Available data =

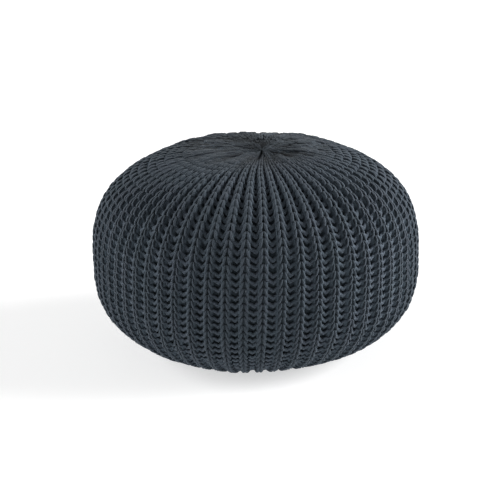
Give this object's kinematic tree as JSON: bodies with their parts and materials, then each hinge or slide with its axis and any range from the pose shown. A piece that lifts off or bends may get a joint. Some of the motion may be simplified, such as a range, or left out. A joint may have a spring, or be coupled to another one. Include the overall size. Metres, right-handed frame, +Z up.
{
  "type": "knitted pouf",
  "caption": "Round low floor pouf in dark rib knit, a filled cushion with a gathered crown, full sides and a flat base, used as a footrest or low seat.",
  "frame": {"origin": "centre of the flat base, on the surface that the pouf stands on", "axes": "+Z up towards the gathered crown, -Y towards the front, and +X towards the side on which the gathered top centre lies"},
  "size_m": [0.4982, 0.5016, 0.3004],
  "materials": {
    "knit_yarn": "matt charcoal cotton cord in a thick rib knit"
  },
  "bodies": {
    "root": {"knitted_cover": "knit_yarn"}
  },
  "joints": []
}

Given exercise =
Write out every line of the material again, exactly as it reads.

Final answer =
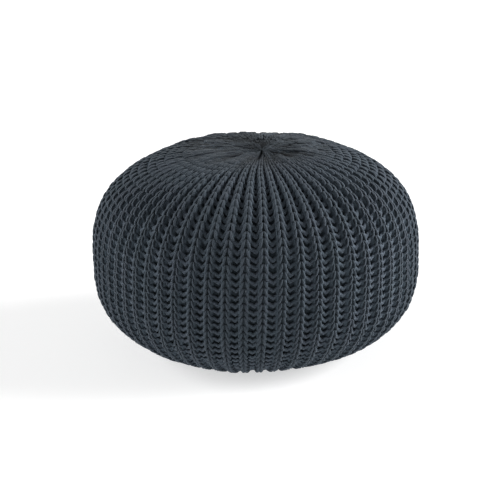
Give this object's kinematic tree as JSON: bodies with their parts and materials, then each hinge or slide with its axis and any range from the pose shown. A piece that lifts off or bends may get a joint. Some of the motion may be simplified, such as a range, or left out. A joint may have a spring, or be coupled to another one. Include the overall size. Metres, right-handed frame, +Z up.
{
  "type": "knitted pouf",
  "caption": "Round low floor pouf in dark rib knit, a filled cushion with a gathered crown, full sides and a flat base, used as a footrest or low seat.",
  "frame": {"origin": "centre of the flat base, on the surface that the pouf stands on", "axes": "+Z up towards the gathered crown, -Y towards the front, and +X towards the side on which the gathered top centre lies"},
  "size_m": [0.4982, 0.5016, 0.3004],
  "materials": {
    "knit_yarn": "matt charcoal cotton cord in a thick rib knit"
  },
  "bodies": {
    "root": {"knitted_cover": "knit_yarn"}
  },
  "joints": []
}